De la discipline au quotidien, une bonne hygiène de vie, de l'organisation. Le sport m'a aussi appris la résilience, car on subit beaucoup d'échecs à haut niveau. Il y a plus de défaites que de victoires et il faut être capable de se relever. Je suis fière de cette qualité, que j'ai réussi à développer au fur et à mesure des années. Cela donne encore plus de reliefs aux moments extraordinaires. Le football m'a aussi appris à vivre en collectivité et à penser aux autres avant soi. Dans nos sociétés très individualistes, j'essaie de préserver cette valeur et de la transmettre. J'ai toujours aimé partager mes convictions. Je suis une leader dans l'âme. Certains adhérent, d'autres moins. Mais moi, c'est ce que j'aime faire pour être meilleure le jour suivant : me nourrir des autres, peu importe leur âge.

Pouvez-vous nous raconter la plus belle émotion que vous avez vécue sur un terrain ?
Récemment, je citerai notre victoire face au Real Madrid (2-1).

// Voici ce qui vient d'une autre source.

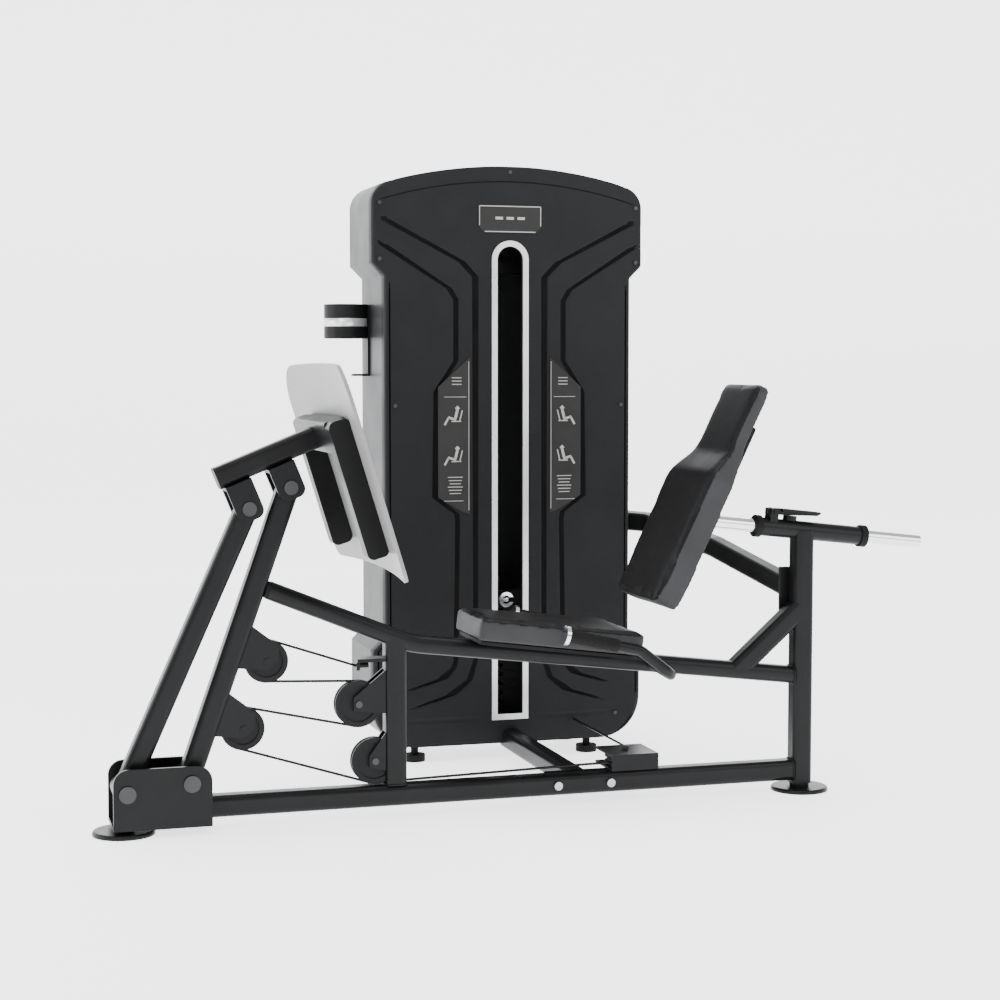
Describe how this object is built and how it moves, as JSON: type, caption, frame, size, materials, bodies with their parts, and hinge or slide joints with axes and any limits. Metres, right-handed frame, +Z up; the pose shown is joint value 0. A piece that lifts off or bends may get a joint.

Battre ce club qui est certainement l'un des plus grands du monde, à domicile, devant plus de 10 000 personnes, ma famille, marquer un but… Ce match a été l'aboutissement du travail d'un staff et d'un groupe de joueuses qui se donnent à fond, qui croient en leurs rêves et ne se mettent pas de limite. Depuis le début de la saison, on se dit que rien n'est inaccessible. J'espère que nous nous qualifierons pour les quarts de finale de cette Ligue des Champions. On en rêve.